Well, cool for you, but every time I get sent a link to YouTube (I have friends who do a lot of video related projects and post them via YouTube for con-crit), or I want to view a flickr slideshow, I have to reboot into or go to another computer.

As much as I like Xubuntu, this is a gaping hole in the web that prevents me from making the Linux switch.

Reply Score: 2

RE[2]: I have one
by tryphcycle on Tue 19th Sep 2006 15:34 UTC in reply to "RE: I have one"
tryphcycle Member since:
2006-02-16

hateing flash sites in general is just lame! YES... i do agree lots of site mis use flash, or just dont understand GOOD interface design..... HOWEVER.... if you check out a site such as google finance.... you will see how good a flsh site can be! its a pretty subtle implementation... but google has really pushed the limits of what flash can and should be used for!

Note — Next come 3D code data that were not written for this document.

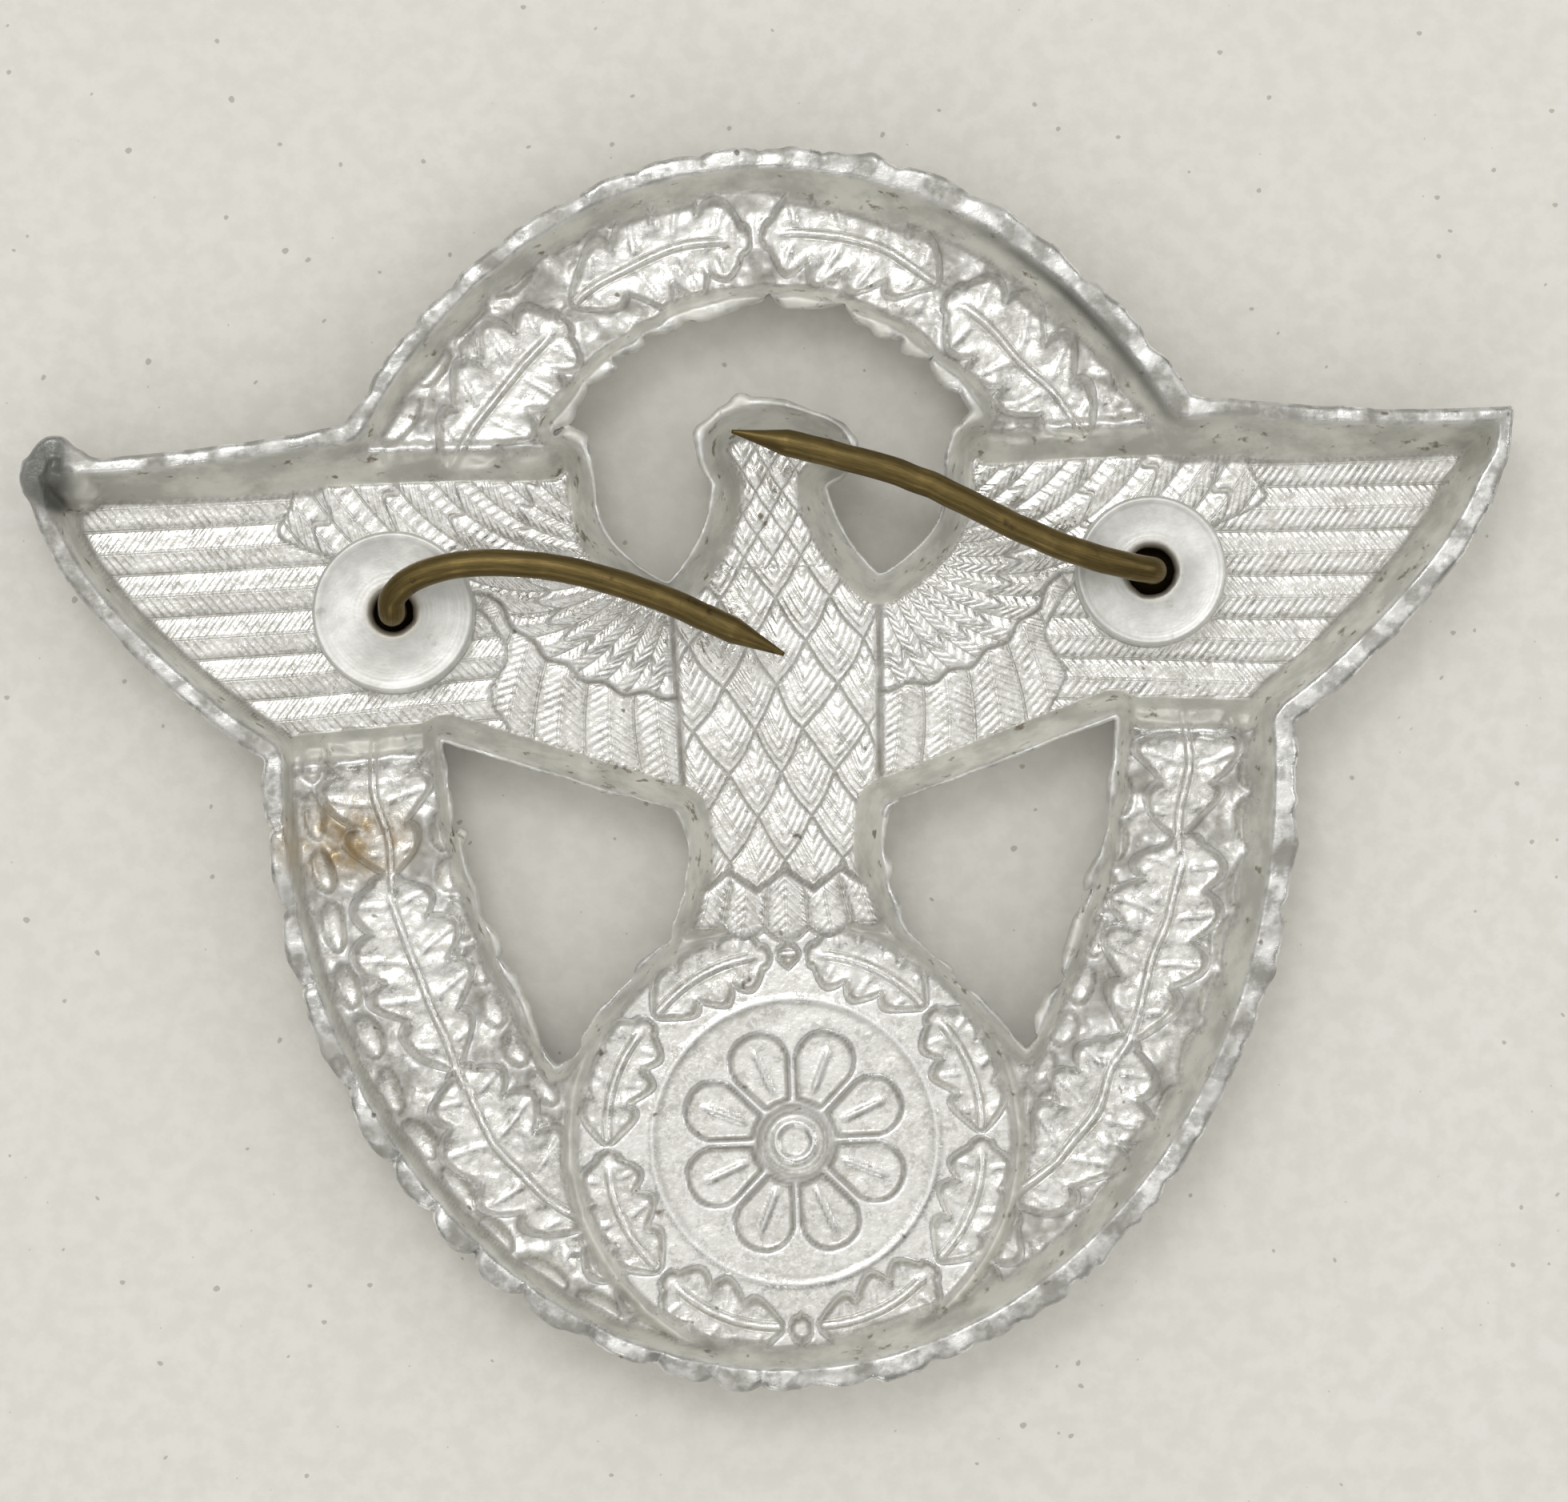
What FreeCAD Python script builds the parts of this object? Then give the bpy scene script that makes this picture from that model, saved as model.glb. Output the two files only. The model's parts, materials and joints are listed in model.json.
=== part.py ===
import FreeCAD, Part
import math
import os

# A struck metal cap badge that lies face down, so its hollow back is up. Millimetres.
# z = 0 is the front-most relief, +Z points out of the back, +Y points to the badge's top,
# and the origin is the middle of the oval wreath. Left and right are as seen from the back.

Vector = FreeCAD.Vector
UP = Vector(0, 0, 1)

# The oval wreath and the levels of the pressed sheet.
OVAL_HALF_WIDTH = 22.8
OVAL_HALF_HEIGHT = 27.4
OPENING_HALF_WIDTH = 13.9
OPENING_HALF_HEIGHT = 20.6
RIM_PLANE = 4.0
SHEET = 0.85
BIRD_FRONT = 0.0
MEDALLION_FRONT = 0.6
WREATH_FRONT = 0.9
RIM_WALL = 1.3

# The round medallion between the wreath's two branches.
MEDALLION_CENTRE_Y = -16.6
MEDALLION_RADIUS = 10.4
ROSETTE_PETALS = 8
ROSETTE_RADIUS = 5.2
PETAL_RADIUS = 1.3
ROSETTE_HEIGHT = 0.3

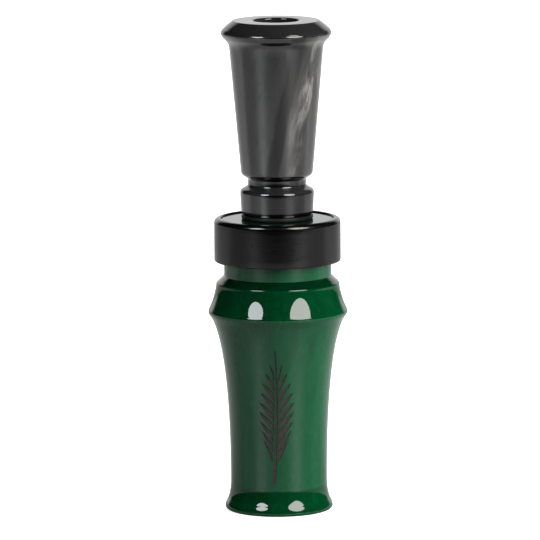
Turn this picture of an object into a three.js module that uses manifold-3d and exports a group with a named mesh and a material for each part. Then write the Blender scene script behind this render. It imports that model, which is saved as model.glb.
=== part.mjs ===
// A duck call: a turned barrel with a metal band, and an insert that plugs into it on
// rubber rings and carries the tone board, two reeds and the cork wedge that clamps them.
// Millimetres. The origin is the centre of the barrel's mouth end, +Z runs along the call
// to the exhaust end, and the tone board's flat face, with the reeds on it, looks to -Y.
import * as THREE from "three";
import { mergeVertices } from "three/addons/utils/BufferGeometryUtils.js";
import Module from "manifold-3d";

const wasm = await Module();
wasm.setup();

const SIDES = 32; // flats around every turned surface

// Lengths along the axis
const BARREL_TOP = 77.5;
const SHOULDER = 78.76; // where the insert's stem sits down on its seat ring
const CALL_TOP = 130;

// Barrel
const BORE_RADIUS = 8; // 5/8 inch bore
const LIP = { radius: 14.24, rounding: 1.05, bulge: 4.4 };
const WAIST = { radius: 12.74, z: 7 };
const CREST = { radius: 18.36, z: 52.9, rounding: 1.4 };
const NECK_RADIUS = 14.16;
const BAND_SEAT = { radius: 14.8, z: 66.6, corner: 0.3 };
const BORE_ROUNDING = 1; // at the mouth end
const BORE_TOP_CORNER = 0.4;

// Band
const BAND = { inner: 14.85, outer: 16.69, bottom: 66.3, top: 77.85 };
const BAND_EDGE = { upper: 1.3, lower: 0.45, inner: 0.2 }; // roundings

// Insert stem
const NECK_RING = { radius: 9.73, z: 84.55, rounding: 1.23 };
const LANYARD_GROOVE = { radius: 7.68, bottom: 86.9, top: 87.9 };
const CONE = { bottom: 9.49, top: 12.35, from: 90.1, to: 122.8 };
const RIM = { radius: 14.58, z: 126.75, rounding: 0.9 };
const CROWN_RADIUS = 11.35;
const EXHAUST = { throat: 3, mouth: 6, rounding: 0.5 };
const SOCKET = { radius: 6, depth: 15.4 };
const SHOULDER_ROUNDING = 0.2;

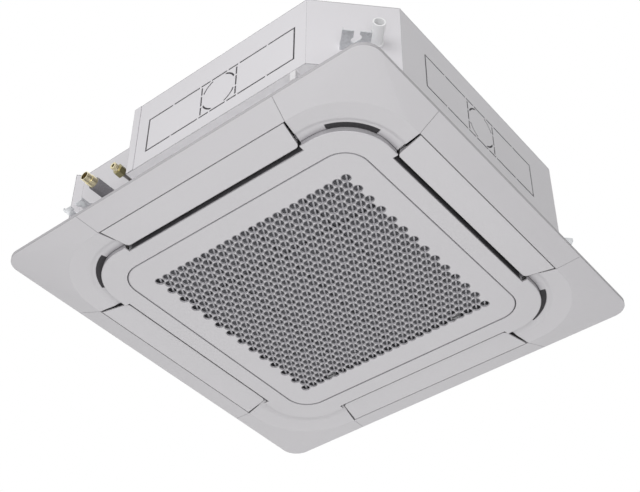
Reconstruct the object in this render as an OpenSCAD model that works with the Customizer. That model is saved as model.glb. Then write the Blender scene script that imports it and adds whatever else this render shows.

of cource, you'll have to stop blocking flash in order to use the site!

finance.google.com

Reply Score: 1

RE[2]: I have one
by sbergman27 on Tue 19th Sep 2006 19:23 UTC in reply to "RE: I have one"
sbergman27 Member since:
2005-07-24

I can't recall your platform, but it seems like it's ppc?

I think, but am not certain, that you can do something with nspluginwrapper and qemu to get around this problem. nspluginwrapper allows 32bit binary plugins to plug into x86_64 firefox. Seems like I read somewhere that you can run the 32bit flash plugin under qemu and get it to plug in to a ppc firefox via nspluginwrapper.

This is a very vague recollection, but I firgured I'd mention it.

I *might* have seen it somewhere on the Ubuntu Forums.